__Your instructions__: Stop after the line containing "WALL_ROWS = (8.0, 16.0)": print each line exactly from the first line of the listing up to that point.

# Stored rows start

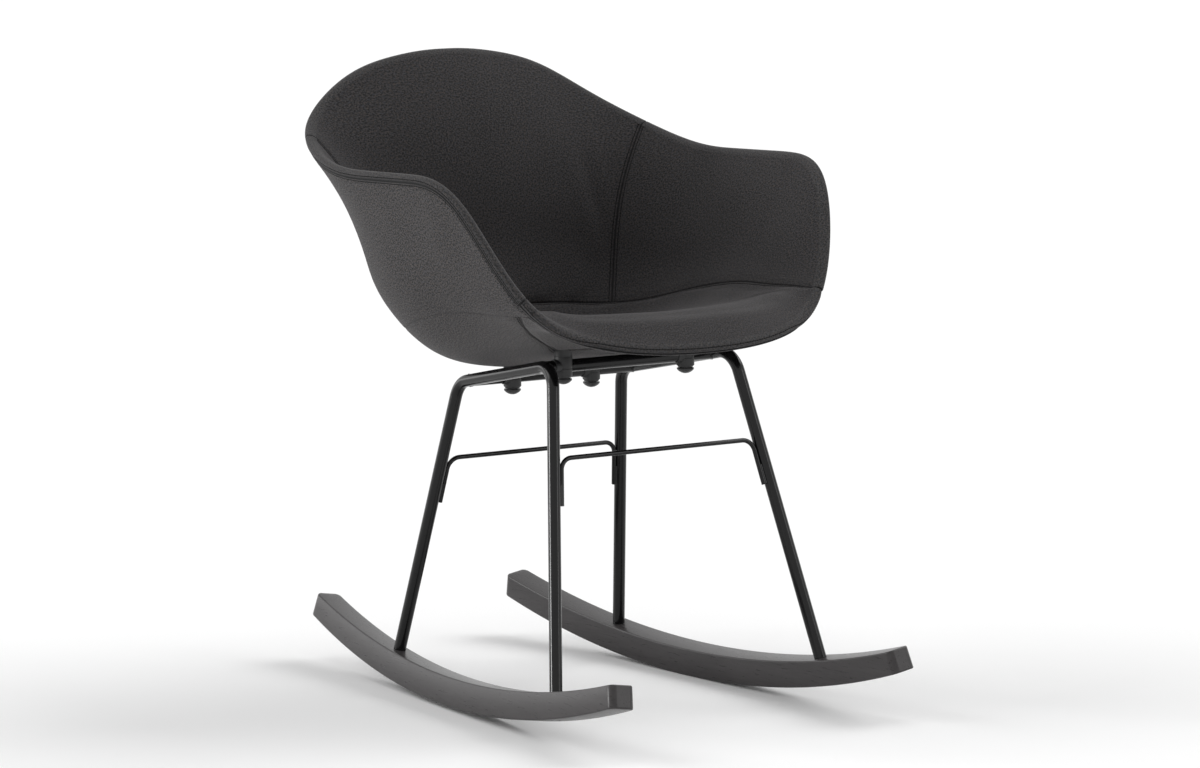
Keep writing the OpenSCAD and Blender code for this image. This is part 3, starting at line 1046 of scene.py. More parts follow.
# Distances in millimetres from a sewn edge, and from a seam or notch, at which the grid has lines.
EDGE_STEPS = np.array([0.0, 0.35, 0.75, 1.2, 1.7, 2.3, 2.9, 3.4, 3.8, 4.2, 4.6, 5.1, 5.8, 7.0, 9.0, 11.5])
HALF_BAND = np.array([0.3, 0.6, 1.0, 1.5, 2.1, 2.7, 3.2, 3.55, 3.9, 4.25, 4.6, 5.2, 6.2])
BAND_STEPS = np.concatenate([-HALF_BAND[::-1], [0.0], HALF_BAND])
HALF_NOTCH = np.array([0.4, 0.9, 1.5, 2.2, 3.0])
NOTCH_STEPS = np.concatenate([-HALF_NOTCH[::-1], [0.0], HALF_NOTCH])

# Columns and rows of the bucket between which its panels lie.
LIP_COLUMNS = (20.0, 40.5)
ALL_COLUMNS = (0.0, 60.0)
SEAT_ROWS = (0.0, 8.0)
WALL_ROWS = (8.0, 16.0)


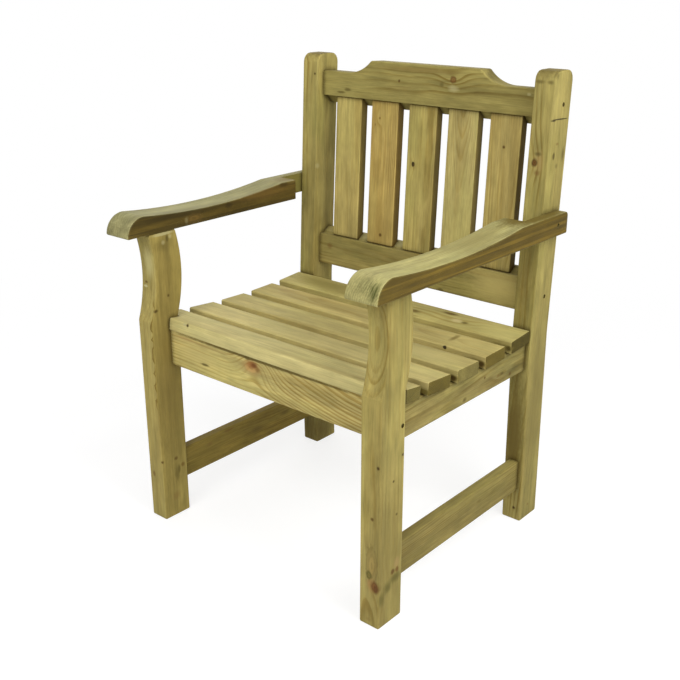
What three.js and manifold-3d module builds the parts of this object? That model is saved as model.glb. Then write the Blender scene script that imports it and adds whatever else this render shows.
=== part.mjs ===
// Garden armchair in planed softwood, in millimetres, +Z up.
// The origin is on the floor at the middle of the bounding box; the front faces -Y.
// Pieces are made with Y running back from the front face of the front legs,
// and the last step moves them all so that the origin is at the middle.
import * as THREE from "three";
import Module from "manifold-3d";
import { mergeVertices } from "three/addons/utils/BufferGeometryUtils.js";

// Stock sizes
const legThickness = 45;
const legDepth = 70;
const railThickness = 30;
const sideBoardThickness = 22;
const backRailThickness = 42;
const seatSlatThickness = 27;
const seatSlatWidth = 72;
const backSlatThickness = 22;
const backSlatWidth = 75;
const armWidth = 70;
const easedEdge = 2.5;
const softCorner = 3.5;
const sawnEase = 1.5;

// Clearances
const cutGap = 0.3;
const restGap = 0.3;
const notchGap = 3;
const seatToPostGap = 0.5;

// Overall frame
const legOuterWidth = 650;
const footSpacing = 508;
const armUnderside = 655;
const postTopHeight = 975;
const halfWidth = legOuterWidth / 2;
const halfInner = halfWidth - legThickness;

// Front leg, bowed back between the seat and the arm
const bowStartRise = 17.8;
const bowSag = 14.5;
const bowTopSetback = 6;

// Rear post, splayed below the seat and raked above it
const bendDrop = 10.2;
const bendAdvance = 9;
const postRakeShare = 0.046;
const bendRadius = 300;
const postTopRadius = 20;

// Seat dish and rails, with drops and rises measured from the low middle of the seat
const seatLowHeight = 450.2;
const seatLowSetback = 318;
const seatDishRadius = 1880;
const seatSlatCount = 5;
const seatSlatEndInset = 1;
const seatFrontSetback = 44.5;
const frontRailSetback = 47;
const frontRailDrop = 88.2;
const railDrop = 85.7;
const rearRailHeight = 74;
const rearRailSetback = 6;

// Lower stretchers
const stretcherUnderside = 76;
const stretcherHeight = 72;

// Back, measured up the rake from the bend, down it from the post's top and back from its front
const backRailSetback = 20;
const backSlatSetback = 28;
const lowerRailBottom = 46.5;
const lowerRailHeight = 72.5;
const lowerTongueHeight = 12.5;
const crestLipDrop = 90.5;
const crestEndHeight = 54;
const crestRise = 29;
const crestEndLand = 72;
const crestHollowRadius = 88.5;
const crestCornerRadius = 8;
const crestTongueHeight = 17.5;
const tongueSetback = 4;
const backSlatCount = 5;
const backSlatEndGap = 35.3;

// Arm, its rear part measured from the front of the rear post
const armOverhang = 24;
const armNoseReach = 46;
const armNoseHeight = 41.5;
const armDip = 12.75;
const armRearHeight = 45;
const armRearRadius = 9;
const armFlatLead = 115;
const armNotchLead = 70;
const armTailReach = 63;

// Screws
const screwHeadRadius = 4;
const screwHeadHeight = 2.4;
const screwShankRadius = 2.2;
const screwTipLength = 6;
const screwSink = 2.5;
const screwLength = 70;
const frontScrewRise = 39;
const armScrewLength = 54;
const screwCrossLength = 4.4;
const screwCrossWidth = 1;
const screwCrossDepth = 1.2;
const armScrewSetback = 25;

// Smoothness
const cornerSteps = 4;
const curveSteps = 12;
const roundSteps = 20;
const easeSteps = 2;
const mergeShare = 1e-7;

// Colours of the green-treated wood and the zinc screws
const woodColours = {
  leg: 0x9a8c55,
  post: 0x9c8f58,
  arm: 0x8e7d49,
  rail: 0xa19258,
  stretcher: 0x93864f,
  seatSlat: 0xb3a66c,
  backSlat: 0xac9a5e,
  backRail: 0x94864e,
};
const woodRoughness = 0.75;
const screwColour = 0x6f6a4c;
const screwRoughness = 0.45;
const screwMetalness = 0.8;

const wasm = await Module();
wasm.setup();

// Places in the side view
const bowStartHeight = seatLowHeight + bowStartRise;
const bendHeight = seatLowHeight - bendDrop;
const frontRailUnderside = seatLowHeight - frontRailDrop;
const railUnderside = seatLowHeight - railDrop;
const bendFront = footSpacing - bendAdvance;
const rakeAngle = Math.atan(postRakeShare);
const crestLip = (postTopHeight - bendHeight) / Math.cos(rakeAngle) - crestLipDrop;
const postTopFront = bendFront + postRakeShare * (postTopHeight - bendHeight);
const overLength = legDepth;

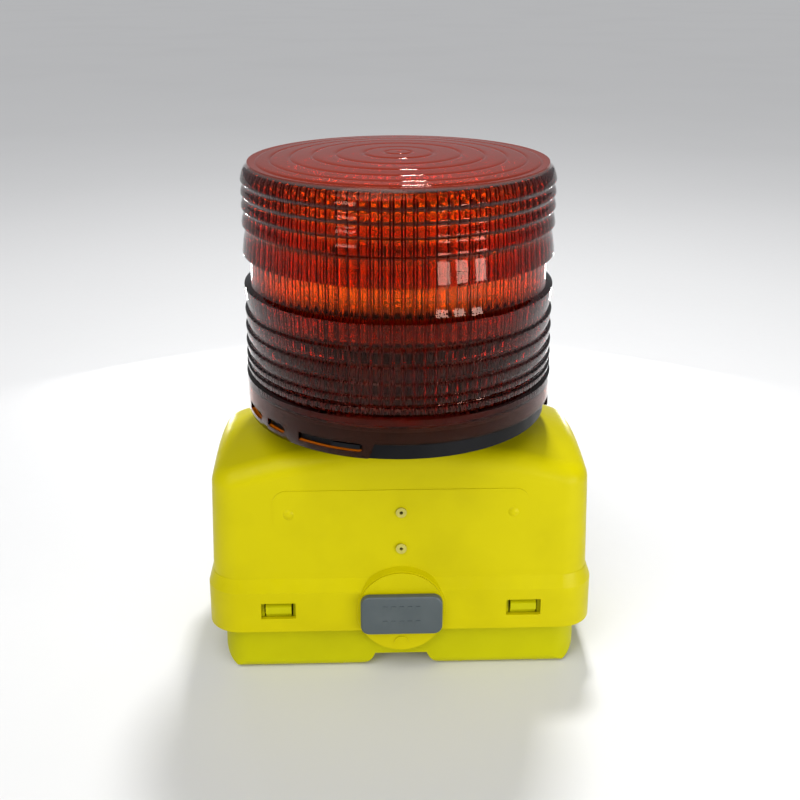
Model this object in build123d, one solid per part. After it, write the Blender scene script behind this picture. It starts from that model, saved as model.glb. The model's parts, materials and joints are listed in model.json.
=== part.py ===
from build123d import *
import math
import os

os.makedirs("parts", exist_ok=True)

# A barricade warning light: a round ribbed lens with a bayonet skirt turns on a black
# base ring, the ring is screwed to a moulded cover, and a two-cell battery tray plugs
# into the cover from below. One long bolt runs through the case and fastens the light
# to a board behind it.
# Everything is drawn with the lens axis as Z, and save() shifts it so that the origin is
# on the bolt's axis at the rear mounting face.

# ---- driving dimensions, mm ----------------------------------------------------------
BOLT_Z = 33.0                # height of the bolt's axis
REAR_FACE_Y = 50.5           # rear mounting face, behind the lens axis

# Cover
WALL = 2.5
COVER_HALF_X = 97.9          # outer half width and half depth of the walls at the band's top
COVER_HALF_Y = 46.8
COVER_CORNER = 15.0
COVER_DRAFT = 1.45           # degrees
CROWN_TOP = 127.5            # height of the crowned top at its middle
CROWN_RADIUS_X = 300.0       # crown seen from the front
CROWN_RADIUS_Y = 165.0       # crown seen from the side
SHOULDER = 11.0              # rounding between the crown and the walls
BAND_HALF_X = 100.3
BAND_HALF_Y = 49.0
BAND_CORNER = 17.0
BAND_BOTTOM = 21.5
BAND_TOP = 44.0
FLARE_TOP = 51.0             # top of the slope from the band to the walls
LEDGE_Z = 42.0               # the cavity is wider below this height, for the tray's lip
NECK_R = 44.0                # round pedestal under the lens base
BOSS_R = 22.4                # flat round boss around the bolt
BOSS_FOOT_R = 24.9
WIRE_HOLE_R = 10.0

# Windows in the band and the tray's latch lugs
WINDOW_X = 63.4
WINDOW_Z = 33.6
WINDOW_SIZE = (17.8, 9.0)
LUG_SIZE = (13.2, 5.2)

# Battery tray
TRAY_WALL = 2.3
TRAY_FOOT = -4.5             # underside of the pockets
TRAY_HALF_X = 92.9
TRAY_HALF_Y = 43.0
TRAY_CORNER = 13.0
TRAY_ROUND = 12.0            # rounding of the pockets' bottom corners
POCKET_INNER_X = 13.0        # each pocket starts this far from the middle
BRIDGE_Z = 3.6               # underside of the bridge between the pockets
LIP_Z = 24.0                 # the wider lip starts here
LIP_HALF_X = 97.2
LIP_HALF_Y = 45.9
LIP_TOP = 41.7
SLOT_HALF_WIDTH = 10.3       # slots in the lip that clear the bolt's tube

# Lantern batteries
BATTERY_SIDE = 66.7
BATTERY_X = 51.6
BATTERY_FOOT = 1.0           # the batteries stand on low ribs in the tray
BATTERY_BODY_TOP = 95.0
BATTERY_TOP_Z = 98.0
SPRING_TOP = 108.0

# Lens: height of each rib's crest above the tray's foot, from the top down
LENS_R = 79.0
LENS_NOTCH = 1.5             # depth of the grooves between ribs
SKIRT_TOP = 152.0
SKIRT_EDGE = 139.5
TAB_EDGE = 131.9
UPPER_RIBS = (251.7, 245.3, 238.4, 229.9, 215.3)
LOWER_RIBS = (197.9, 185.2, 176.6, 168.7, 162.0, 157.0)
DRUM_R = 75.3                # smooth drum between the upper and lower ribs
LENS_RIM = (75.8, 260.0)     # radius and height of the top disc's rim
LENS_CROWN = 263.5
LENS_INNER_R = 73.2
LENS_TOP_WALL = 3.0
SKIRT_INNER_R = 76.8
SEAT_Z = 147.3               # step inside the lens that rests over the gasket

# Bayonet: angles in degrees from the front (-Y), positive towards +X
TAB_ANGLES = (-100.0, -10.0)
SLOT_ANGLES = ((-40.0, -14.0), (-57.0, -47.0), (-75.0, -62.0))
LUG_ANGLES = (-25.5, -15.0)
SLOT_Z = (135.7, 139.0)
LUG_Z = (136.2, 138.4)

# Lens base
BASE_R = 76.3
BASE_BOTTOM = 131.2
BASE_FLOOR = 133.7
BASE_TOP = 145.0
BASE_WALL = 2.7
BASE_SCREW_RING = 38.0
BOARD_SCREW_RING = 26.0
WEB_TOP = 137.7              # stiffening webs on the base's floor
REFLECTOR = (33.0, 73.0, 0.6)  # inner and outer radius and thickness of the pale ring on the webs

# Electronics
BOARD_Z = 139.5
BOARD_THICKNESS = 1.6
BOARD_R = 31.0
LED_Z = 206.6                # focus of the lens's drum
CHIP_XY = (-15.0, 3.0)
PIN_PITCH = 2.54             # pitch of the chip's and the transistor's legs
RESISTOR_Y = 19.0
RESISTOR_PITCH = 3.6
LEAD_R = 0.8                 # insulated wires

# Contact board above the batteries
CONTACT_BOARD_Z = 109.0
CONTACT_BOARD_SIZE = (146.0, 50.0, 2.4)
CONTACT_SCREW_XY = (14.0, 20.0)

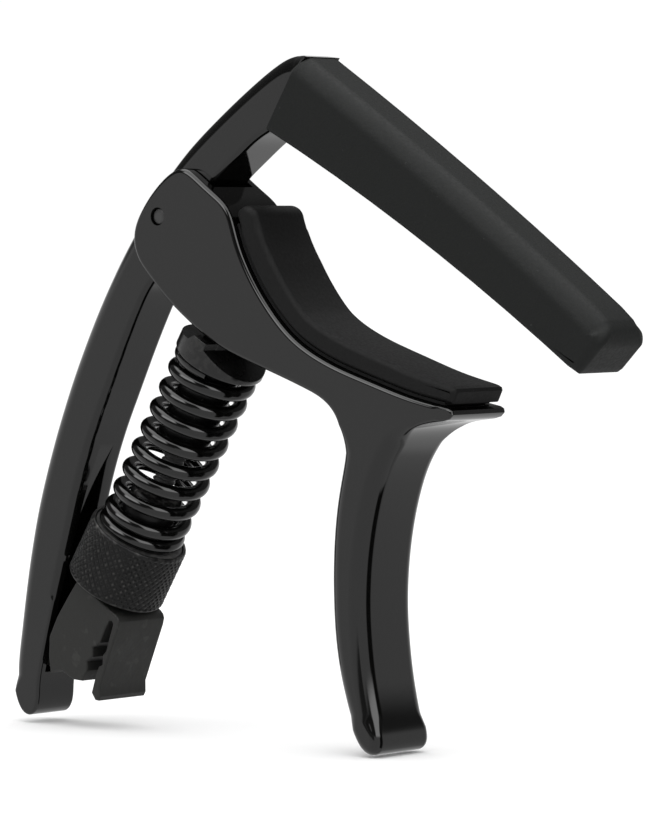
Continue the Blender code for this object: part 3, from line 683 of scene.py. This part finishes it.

# Stored rows end

__Solution to the problem__:
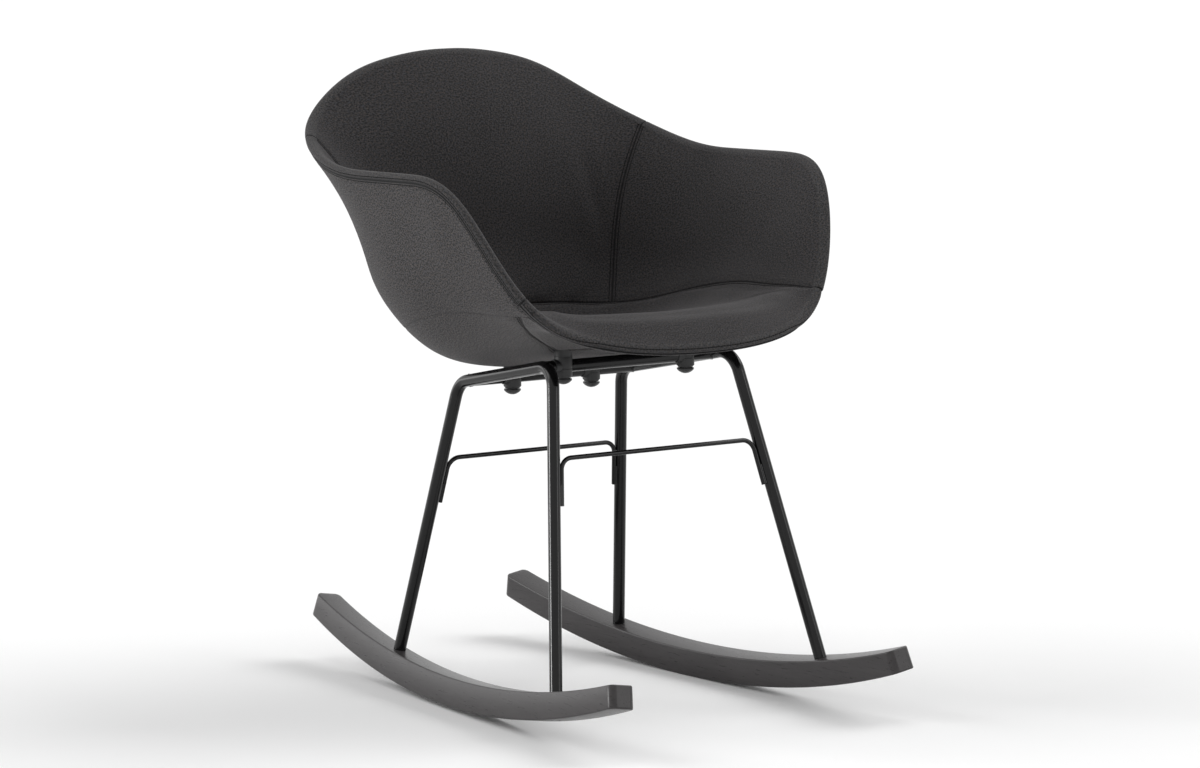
Keep writing the OpenSCAD and Blender code for this image. This is part 3, starting at line 1046 of scene.py. More parts follow.
# Distances in millimetres from a sewn edge, and from a seam or notch, at which the grid has lines.
EDGE_STEPS = np.array([0.0, 0.35, 0.75, 1.2, 1.7, 2.3, 2.9, 3.4, 3.8, 4.2, 4.6, 5.1, 5.8, 7.0, 9.0, 11.5])
HALF_BAND = np.array([0.3, 0.6, 1.0, 1.5, 2.1, 2.7, 3.2, 3.55, 3.9, 4.25, 4.6, 5.2, 6.2])
BAND_STEPS = np.concatenate([-HALF_BAND[::-1], [0.0], HALF_BAND])
HALF_NOTCH = np.array([0.4, 0.9, 1.5, 2.2, 3.0])
NOTCH_STEPS = np.concatenate([-HALF_NOTCH[::-1], [0.0], HALF_NOTCH])

# Columns and rows of the bucket between which its panels lie.
LIP_COLUMNS = (20.0, 40.5)
ALL_COLUMNS = (0.0, 60.0)
SEAT_ROWS = (0.0, 8.0)
WALL_ROWS = (8.0, 16.0)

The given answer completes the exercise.